Ayuda por favor con ésto del Vee y Vcc, la verdad no entiendo, cómo conectarlo ya estuve indagando pero ya se me  quemaron las pestañas con éste asunto, a ver si estoy en lo correcto,
1.- El pin 13 que encierro en el circulo 3 va al positivo de un a fuente de 5 V, la tierra (rallitas) supongo que al negativo de la fuente de 5 V.
2.-Los 10 V, que encierro en el circulo 2, va al positivo de  otra fuente independiente de la de 5 V.

Mi pregunta es: ¿El negativo de la fuente de 5 V se conecta con el negativo de la fuente de 10 V?

Los -15 V de Vee, que encierro en el circulo 1, de donde salen, ¿Es una tercer fuente de poder invertida?

Ya hice el simulado en el Proteus pero no funciona! Tal como está éste diagrama y lo saqué de la ficha del dac0808
Agradezco de antemano su ayuda....


----------



## elosciloscopio (Ago 4, 2009)

Es la alimentación positiva


----------



## lubeck (Ago 4, 2009)

Disculpa, no entendi


----------



## elosciloscopio (Ago 4, 2009)

En vcc pone -5V, y en vee -16

Supongo que si que tendras que conectar los positivos a tierra


----------



## GabrielNovato (Dic 5, 2020)

6Vcc es lo mismo que V6?


----------



## capitanp (Dic 5, 2020)

No, no sé en qué contexto pero 6 Vcc seria la tensión de la fuente y V6 sería la sexta fuente de tensión en el circuito


----------



## mcrven (Dic 5, 2020)

GabrielNovato dijo:


> 6Vcc es lo mismo que V6?



https://core.ac.uk/download/pdf/76475499.pdf

6Vcc no significa mucho, en realidad. Algo válido sería +6 V o, más explicitamente +6 VCC, lo cual no es del todo necesario escribirlo de esa forma. Suficiente es +6 V, pues indica seis (6) voltios y el signo + indica, de por si, Corriente Continua.
V6 es la nomenclatura que se utiliza para definir los motores de automovil dotados de cilindros configurados en V y el número seis (6) define la cantidad de cilindros involucrados en esa configuración.

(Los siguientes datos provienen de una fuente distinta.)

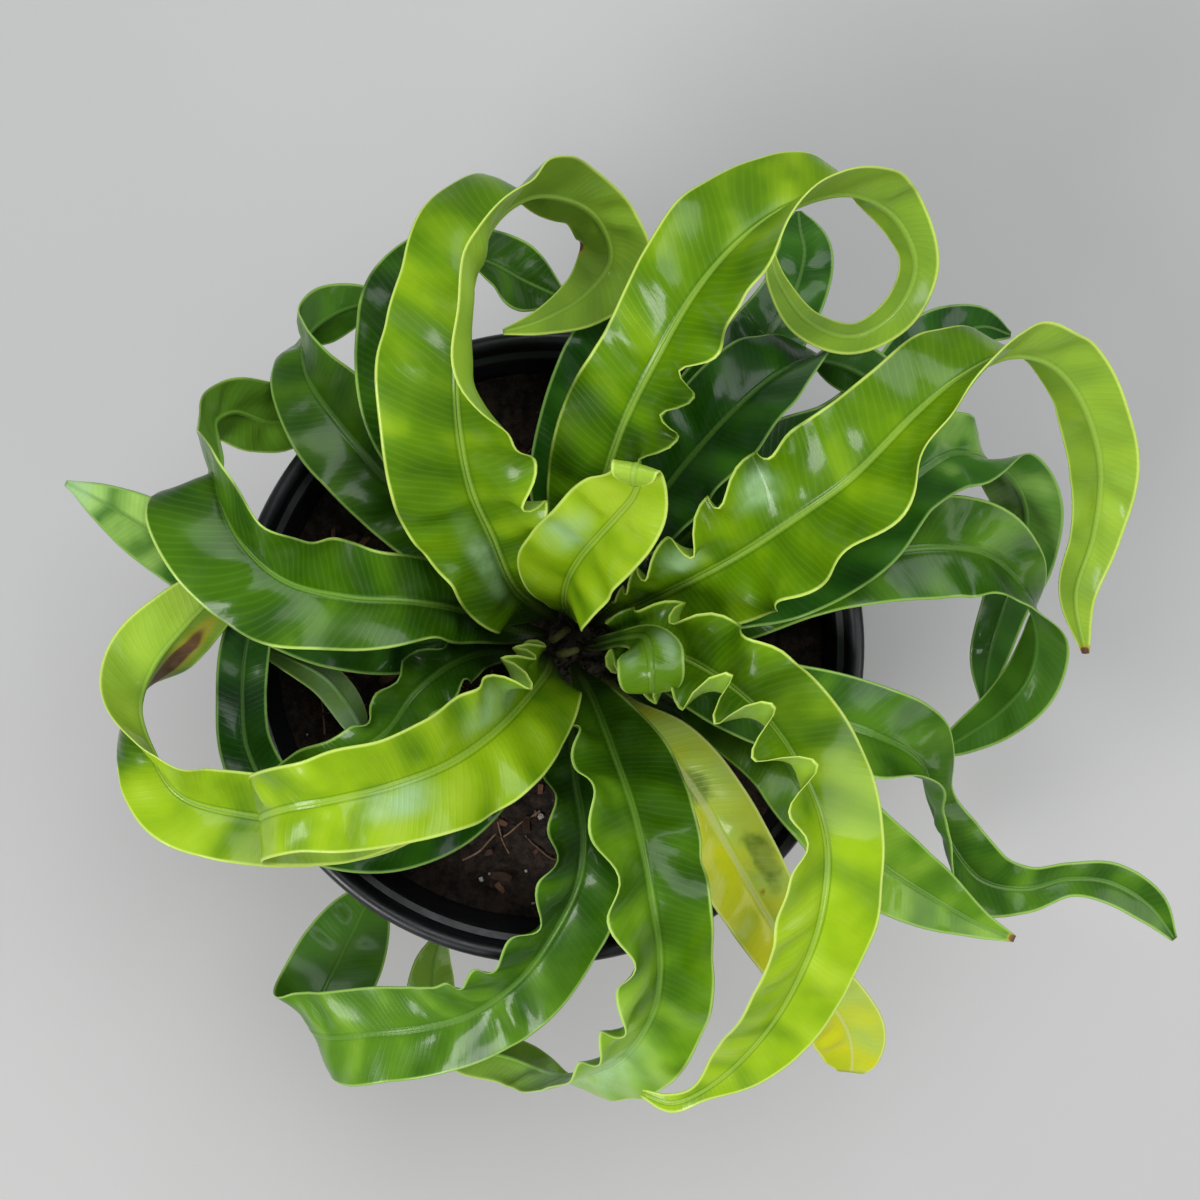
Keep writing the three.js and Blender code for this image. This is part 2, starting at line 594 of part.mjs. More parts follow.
// A closed geometry as a solid that can be cut and joined.
function solid(geometry) {
  const bare = geometry.clone();
  bare.deleteAttribute("normal");
  bare.deleteAttribute("uv");
  const merged = mergeVertices(bare, 1e-3);
  return new wasm.Manifold(
    new wasm.Mesh({
      numProp: 3,
      vertProperties: merged.attributes.position.array,
      triVerts: new Uint32Array(merged.index.array),
    }),
  );
}

function geometryOf(body) {
  const mesh = body.getMesh();
  const geometry = new THREE.BufferGeometry();
  geometry.setAttribute("position", new THREE.BufferAttribute(mesh.vertProperties, 3));
  geometry.setIndex(new THREE.BufferAttribute(mesh.triVerts, 1));
  return geometry;
}

// Radius of the pot's outer wall at a height.
function wallRadius(height) {
  const underLip = POT_RIM_RADIUS - RIM_LIP_THICKNESS;
  return THREE.MathUtils.mapLinear(height, 0, POT_HEIGHT, POT_BASE_RADIUS, underLip);
}

// The pot: a tapered wall with a thick rolled lip, a ledge inside it, a flat floor and drain slots.
function potGeometry() {
  const ledge = POT_HEIGHT - RIM_LIP_DEPTH;
  const inside = (height) => wallRadius(height) - POT_WALL;
  const profile = [
    [0, 0],
    [POT_BASE_RADIUS - 1.5, 0],
    [POT_BASE_RADIUS, 1.5],
    [wallRadius(ledge - 3), ledge - 3],
    [POT_RIM_RADIUS - 1, ledge],
    [POT_RIM_RADIUS, POT_HEIGHT - 2.2],
    [POT_RIM_RADIUS - 1.1, POT_HEIGHT - 0.5],
    [POT_RIM_RADIUS - 2.4, POT_HEIGHT],
    [POT_RIM_RADIUS - 3.6, POT_HEIGHT - 0.8],
    [POT_RIM_RADIUS - 4.2, ledge + 1],
    [inside(ledge) - 0.4, ledge - 1.5],
    [inside(ledge - 5), ledge - 5],
    [inside(POT_FLOOR + 4), POT_FLOOR + 4],
    [inside(POT_FLOOR) - 3, POT_FLOOR],
    [0, POT_FLOOR],
  ].map(([radius, height]) => new THREE.Vector2(radius, height));
  const body = new THREE.LatheGeometry(profile, POT_SEGMENTS).rotateX(Math.PI / 2);
  let pot = solid(body);
  for (let i = 0; i < DRAIN_SLOTS; i += 1) {
    const slot = new THREE.BoxGeometry(8, DRAIN_SLOT_WIDTH, DRAIN_SLOT_HEIGHT);
    slot.translate(POT_BASE_RADIUS, 0, POT_FLOOR + DRAIN_SLOT_HEIGHT / 2 + 1.5);
    slot.rotateZ((2 * Math.PI * (i + 0.5)) / DRAIN_SLOTS);
    pot = pot.subtract(solid(slot));
  }
  return geometryOf(pot);
}

// How much the soil's top stands above or below its level at a place.
function soilSwell(x, y) {
  return (
    SOIL_SWELL *
    (0.5 * Math.sin(x * 0.11 + 1.3) * Math.cos(y * 0.13) +
      0.3 * Math.sin(x * 0.31 - y * 0.27) +
      0.2 * Math.cos(x * 0.19 + y * 0.37 + 0.6))
  );
}

// The soil: it fills the pot, with a lumpy top, bark chips in it and a pocket for the crown.
function soilGeometry() {
  const foot = POT_FLOOR + CLEARANCE;
  const levels = [foot, foot + 5, SOIL_TOP];
  const radii = levels.map((height) => wallRadius(height) - POT_WALL - CLEARANCE / 0.9);
  radii[0] -= 3.4;
  const positions = [0, 0, foot];
  for (let level = 0; level < 2; level += 1) {
    pushRing(positions, radii[level], () => levels[level]);
  }
  for (let ring = SOIL_RINGS; ring > 0; ring -= 1) {
    pushRing(positions, (radii[2] * ring) / SOIL_RINGS, (x, y) => SOIL_TOP + soilSwell(x, y));
  }
  positions.push(0, 0, SOIL_TOP + soilSwell(0, 0));
  const index = [];
  const rings = SOIL_RINGS + 2;
  const first = (ring) => 1 + ring * SOIL_SEGMENTS;
  for (let k = 0; k < SOIL_SEGMENTS; k += 1) {
    const next = (k + 1) % SOIL_SEGMENTS;
    index.push(0, first(0) + next, first(0) + k);
    for (let ring = 0; ring < rings - 1; ring += 1) {
      const a = first(ring) + k;
      const b = first(ring) + next;
      const c = first(ring + 1) + next;
      const d = first(ring + 1) + k;
      index.push(a, b, c, a, c, d);
    }
    index.push(first(rings - 1) + k, first(rings - 1) + next, first(rings));
  }
  const ground = new THREE.BufferGeometry();
  ground.setAttribute("position", new THREE.Float32BufferAttribute(positions, 3));
  ground.setIndex(index);
  let body = solid(ground);
  for (const chip of barkChips()) body = body.add(solid(chip));
  return geometryOf(body.subtract(crownPocket()));
}

function pushRing(positions, radius, heightAt) {
  for (let k = 0; k < SOIL_SEGMENTS; k += 1) {
    const angle = (2 * Math.PI * k) / SOIL_SEGMENTS;
    const x = radius * Math.cos(angle);
    const y = radius * Math.sin(angle);
    positions.push(x, y, heightAt(x, y));
  }
}

// Bark chips, spread by the golden angle, each half sunk in the soil.
function barkChips() {
  const chips = [];
  for (let i = 0; i < BARK_CHIPS; i += 1) {
    const bearing = i * 2.39996;
    const reach = 34 + (32 * i) / BARK_CHIPS;
    const x = reach * Math.cos(bearing);
    const y = reach * Math.sin(bearing);
    const chip = new THREE.BoxGeometry(7 + (i % 3) * 2, 3.5 + (i % 2) * 1.5, 2.2);
    chip.rotateX(0.3 - 0.2 * (i % 4)).rotateZ(bearing * 1.7);
    chip.translate(x, y, SOIL_TOP + soilSwell(x, y) + 0.5);
    chips.push(chip);
  }
  return chips;
}

// The pocket in the soil, a little wider and deeper than the crown.
function crownPocket() {
  const depth = SOIL_TOP + 12 - CROWN_FOOT;
  const pocket = new THREE.CylinderGeometry(
    CROWN_RADIUS + CLEARANCE,
    CROWN_RADIUS + CLEARANCE,
    depth,
    32,
  ).rotateX(Math.PI / 2);
  pocket.translate(CROWN_X, CROWN_Y, CROWN_FOOT - CLEARANCE + depth / 2);
  return solid(pocket);
}

// The crown: a low rounded stock with two small coiled croziers, and a hole for each stipe.
function crownGeometry(stipes) {
  const profile = [
    [0, CROWN_FOOT],
    [CROWN_RADIUS - 1, CROWN_FOOT],
    [CROWN_RADIUS, CROWN_FOOT + 2],
    [CROWN_RADIUS, CROWN_SHOULDER - 1],
    [CROWN_RADIUS - 1.6, CROWN_SHOULDER + 1],
    [CROWN_RADIUS * 0.72, CROWN_TOP - 2.4],
    [CROWN_RADIUS * 0.4, CROWN_TOP - 0.6],
    [0, CROWN_TOP],
  ].map(([radius, height]) => new THREE.Vector2(radius, height));
  const stock = new THREE.LatheGeometry(profile, 24).rotateX(Math.PI / 2);
  stock.translate(CROWN_X, CROWN_Y, 0);
  let body = solid(stock);
  for (const [x, y, bearing] of [[-3.2, 0.6, 40], [-0.6, -3.2, 200]]) {
    const coil = new THREE.SphereGeometry(2.3, 9, 6);
    coil.scale(1, 0.7, 1).rotateZ(radians(bearing));
    coil.translate(CROWN_X + x, CROWN_Y + y, CROWN_TOP + 1.4);
    body = body.add(solid(coil));
  }
  for (const stipe of stipes) body = body.subtract(solid(stipe));
  return geometryOf(body);
}

function material(colour, roughness) {
  return new THREE.MeshStandardMaterial({ color: colour, roughness, metalness: 0, flatShading: true });
}

function named(name, geometry, finish) {
  const mesh = new THREE.Mesh(geometry, finish);
  mesh.name = name;
  return mesh;
}

const fern = new THREE.Group();
fern.name = "potted_fern";
fern.add(named("pot", potGeometry(), material(0x14151a, 0.45)));
fern.add(named("soil", soilGeometry(), material(0x241a14, 0.95)));

const holes = [];
for (const [name, ring, bearing, colour, waves, route] of FRONDS) {
  const points = guidePoints(ring, bearing, route);
  fern.add(named(name, frondGeometry(points, waves, 0), material(colour, 0.4)));
  holes.push(frondGeometry(points, waves, CLEARANCE, HOLE_LENGTH));
}
fern.add(named("crown", crownGeometry(holes), material(0x2a1d12, 0.9)));

export default fern;
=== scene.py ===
# A potted hurricane bird's nest fern: finely modelled fronds, pot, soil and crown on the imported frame.
# Lengths are in millimetres until a mesh is made, and in the frame's own axes.
import math

import bmesh
import bpy
import numpy as np
from mathutils import Matrix, Vector, noise
from random import Random


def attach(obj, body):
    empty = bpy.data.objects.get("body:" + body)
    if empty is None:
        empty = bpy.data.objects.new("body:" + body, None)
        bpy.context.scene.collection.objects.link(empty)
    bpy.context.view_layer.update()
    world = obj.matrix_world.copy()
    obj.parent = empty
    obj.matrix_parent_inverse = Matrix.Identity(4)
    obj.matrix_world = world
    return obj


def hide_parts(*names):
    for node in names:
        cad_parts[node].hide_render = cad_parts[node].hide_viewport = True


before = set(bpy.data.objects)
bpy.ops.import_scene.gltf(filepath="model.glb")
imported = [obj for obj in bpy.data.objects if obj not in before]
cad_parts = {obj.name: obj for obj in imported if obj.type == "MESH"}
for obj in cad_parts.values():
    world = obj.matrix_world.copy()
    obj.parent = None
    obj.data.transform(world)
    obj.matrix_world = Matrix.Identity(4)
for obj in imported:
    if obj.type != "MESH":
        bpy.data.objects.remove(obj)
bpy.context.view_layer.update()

MM = 0.001

# Pot, soil and crown
POT_HEIGHT = 122
POT_RIM_RADIUS = 82.5
POT_BASE_RADIUS = 60
POT_WALL = 1.8
POT_FLOOR = 2.4
RIM_LIP_DEPTH = 7
RIM_LIP_THICKNESS = 3.4
RIM_ROLL = 2.1
DRAIN_SLOTS = 8
DRAIN_SLOT_WIDTH = 9
DRAIN_SLOT_HEIGHT = 7
DRAIN_SLOT_SILL = 1.5
DRAIN_CUT_DEPTH = 8
POT_SEGMENTS = 192
POT_SHARP_EDGE = 32
CLEARANCE = 0.3
SOIL_TOP = 103
SOIL_SWELL = 1.6
SOIL_FOOT_SLOPE = 5
SOIL_SEGMENTS = 288
SOIL_RINGS = 66
GOLDEN_ANGLE = 2.39996
STUCK_CHIPS = 14
LOOSE_CHIPS = 420
WHITE_GRAINS = 64
FIBRES = 110
CROWN_X = 6
CROWN_Y = 2
CROWN_RADIUS = 19
CROWN_FOOT = 92
CROWN_SHOULDER = 105
CROWN_TOP = 111
CROWN_SEGMENTS = 72
CROWN_SCALES = 520
CROZIER_STEPS = 43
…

La pregunta inicial de este post se refiere al término VCC y este fue forjado al comienzo del uso de los Circuitos Integrados, especialmente los dedicados a Logica TTL, cuya alimentación requerida era... y es aún, referida a +5 V. Por lo tanto, cuando aparece en un diagrama el término VCC, se hace referencia a "Voltaje de Colectores" y su potencial es de +5 V, referidos al bus de masa o tierra, como se le suele denominar.

Por lo tento: 6Vcc NO es lo mismo que V6.


----------